— Work instructions —
Determine which lines contain the word "this", then copy those lines.

— Recorded information —
-- Start --
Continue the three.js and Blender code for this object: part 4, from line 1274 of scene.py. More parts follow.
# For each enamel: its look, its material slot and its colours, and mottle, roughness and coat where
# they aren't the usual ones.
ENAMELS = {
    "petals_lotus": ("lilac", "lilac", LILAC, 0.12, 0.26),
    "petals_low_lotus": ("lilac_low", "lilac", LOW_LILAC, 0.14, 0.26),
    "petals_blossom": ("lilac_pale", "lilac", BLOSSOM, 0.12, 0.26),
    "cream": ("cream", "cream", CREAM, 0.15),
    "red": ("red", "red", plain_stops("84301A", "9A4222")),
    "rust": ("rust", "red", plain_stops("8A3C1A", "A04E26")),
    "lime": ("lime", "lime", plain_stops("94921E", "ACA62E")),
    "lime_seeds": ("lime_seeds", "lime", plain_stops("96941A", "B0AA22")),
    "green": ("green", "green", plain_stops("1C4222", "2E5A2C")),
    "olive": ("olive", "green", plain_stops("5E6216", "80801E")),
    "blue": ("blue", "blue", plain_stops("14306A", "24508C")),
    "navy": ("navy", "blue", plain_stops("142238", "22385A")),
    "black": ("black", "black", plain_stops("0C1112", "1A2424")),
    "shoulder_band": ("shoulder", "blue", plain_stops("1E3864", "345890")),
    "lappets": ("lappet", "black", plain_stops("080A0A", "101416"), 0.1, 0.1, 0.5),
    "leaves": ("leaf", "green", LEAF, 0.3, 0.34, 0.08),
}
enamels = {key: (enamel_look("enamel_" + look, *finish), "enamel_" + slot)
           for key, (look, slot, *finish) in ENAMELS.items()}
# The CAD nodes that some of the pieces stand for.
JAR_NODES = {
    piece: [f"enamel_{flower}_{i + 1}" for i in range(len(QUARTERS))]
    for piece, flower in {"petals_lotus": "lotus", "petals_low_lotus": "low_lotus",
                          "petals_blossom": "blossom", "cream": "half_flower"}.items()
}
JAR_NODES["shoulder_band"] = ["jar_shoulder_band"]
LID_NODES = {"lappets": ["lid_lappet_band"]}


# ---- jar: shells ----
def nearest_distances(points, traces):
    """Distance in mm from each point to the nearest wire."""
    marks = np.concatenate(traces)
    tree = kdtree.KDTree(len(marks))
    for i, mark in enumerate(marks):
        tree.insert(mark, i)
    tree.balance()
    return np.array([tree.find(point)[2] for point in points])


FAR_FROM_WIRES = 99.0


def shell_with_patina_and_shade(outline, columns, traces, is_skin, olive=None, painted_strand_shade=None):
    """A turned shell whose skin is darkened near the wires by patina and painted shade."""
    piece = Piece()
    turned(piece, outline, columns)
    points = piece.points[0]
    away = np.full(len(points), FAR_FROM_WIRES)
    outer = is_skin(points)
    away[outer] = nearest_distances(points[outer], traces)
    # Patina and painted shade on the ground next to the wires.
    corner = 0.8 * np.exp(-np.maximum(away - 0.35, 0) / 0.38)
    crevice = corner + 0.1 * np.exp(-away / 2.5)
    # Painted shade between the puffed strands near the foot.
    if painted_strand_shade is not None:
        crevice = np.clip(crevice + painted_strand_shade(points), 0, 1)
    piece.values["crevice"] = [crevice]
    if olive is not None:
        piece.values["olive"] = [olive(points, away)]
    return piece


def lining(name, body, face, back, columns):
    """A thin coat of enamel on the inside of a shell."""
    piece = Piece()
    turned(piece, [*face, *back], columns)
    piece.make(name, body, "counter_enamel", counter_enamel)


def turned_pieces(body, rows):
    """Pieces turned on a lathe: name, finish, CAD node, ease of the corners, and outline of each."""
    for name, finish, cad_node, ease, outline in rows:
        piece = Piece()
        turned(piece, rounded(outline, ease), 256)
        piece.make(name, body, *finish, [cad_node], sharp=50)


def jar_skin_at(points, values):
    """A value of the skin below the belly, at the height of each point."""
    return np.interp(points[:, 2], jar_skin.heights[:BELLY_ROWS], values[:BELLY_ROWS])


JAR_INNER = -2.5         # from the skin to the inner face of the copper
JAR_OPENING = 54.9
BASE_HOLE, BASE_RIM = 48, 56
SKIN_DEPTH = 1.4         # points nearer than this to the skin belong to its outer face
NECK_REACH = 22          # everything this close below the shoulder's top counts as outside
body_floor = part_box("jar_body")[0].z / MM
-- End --
-- Start --
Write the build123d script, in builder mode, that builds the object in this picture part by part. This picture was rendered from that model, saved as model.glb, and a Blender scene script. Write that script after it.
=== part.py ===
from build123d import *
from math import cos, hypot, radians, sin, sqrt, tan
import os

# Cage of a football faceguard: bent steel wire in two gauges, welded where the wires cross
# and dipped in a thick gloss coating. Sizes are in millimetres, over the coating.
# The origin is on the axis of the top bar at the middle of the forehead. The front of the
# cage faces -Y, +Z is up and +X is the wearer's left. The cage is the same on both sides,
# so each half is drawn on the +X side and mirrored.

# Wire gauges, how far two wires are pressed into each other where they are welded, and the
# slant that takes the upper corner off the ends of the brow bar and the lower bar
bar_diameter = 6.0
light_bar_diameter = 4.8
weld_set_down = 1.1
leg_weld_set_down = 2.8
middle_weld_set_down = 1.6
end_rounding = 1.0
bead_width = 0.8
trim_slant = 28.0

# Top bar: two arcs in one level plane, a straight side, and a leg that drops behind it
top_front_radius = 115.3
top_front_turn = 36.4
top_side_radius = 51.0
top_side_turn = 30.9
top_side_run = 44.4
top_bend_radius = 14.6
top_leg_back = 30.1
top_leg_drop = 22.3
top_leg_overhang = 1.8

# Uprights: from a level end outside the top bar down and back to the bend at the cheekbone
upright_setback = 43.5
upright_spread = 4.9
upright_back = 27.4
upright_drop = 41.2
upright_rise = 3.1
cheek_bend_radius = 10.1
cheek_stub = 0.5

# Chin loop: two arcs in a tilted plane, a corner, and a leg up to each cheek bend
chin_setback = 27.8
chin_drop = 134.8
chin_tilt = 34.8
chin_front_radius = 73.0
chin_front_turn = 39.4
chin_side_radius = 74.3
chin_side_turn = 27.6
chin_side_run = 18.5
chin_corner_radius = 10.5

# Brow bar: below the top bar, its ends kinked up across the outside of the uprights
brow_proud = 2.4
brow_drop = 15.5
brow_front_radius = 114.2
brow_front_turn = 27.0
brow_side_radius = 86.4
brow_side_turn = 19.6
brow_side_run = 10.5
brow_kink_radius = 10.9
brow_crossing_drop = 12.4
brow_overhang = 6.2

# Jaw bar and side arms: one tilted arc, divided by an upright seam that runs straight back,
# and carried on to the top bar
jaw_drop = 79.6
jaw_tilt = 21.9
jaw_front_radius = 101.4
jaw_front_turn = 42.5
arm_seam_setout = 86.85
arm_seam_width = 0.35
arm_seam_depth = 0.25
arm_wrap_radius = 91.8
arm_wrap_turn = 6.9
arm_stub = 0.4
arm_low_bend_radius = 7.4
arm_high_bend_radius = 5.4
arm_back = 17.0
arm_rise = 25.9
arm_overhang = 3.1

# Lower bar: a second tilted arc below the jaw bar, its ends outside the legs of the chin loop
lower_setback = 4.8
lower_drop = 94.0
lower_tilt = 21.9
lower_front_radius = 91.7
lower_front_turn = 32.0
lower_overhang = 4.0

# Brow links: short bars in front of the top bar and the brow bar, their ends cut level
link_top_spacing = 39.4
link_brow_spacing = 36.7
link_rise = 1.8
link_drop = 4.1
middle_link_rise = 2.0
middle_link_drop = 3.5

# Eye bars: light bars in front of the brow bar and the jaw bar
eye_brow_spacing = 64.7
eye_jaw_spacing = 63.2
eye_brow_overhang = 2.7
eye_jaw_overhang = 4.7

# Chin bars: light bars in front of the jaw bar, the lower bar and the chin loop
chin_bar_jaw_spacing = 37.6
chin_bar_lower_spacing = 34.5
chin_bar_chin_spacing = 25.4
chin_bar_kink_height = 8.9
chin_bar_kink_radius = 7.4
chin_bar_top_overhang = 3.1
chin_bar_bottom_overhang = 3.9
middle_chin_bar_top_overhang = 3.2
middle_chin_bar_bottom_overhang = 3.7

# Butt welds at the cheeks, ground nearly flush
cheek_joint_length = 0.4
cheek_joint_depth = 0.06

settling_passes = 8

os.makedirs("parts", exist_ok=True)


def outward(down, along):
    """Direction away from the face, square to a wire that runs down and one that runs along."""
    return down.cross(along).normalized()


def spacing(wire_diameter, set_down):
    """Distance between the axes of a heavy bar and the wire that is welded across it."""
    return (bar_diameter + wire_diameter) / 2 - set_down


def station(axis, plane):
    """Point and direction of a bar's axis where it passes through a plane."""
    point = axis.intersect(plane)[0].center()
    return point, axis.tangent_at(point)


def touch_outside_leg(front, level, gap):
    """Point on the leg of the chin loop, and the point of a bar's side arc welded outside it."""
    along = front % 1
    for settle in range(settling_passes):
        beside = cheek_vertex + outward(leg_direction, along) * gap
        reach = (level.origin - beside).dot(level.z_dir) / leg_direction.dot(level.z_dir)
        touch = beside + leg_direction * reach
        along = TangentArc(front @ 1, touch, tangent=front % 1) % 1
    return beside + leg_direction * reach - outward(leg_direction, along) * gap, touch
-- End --
-- Start --
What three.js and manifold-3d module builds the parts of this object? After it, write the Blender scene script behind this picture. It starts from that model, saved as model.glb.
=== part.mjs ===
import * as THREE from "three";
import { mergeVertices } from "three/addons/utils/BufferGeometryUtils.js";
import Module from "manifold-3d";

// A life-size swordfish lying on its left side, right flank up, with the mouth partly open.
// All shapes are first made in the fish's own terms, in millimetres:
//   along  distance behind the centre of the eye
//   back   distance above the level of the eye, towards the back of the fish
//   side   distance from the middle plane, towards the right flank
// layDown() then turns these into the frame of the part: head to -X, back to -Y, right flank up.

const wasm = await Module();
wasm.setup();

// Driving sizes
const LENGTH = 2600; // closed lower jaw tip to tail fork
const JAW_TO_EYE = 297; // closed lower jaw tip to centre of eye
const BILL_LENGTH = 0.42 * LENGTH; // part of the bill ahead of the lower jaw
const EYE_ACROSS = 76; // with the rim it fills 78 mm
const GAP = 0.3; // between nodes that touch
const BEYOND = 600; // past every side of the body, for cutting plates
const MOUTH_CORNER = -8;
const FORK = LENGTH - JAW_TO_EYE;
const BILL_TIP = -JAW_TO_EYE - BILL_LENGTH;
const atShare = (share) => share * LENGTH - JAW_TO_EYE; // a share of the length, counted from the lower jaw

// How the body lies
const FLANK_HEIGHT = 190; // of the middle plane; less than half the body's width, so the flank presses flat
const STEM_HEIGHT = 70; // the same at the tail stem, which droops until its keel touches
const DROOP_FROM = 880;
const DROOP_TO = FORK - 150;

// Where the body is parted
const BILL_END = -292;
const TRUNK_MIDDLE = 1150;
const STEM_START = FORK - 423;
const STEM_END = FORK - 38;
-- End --
— Written solution —
Continue the three.js and Blender code for this object: part 4, from line 1274 of scene.py. More parts follow.
SKIN_DEPTH = 1.4         # points nearer than this to the skin belong to its outer face
NECK_REACH = 22          # everything this close below the shoulder's top counts as outside
Write the build123d script, in builder mode, that builds the object in this picture part by part. This picture was rendered from that model, saved as model.glb, and a Blender scene script. Write that script after it.
What three.js and manifold-3d module builds the parts of this object? After it, write the Blender scene script behind this picture. It starts from that model, saved as model.glb.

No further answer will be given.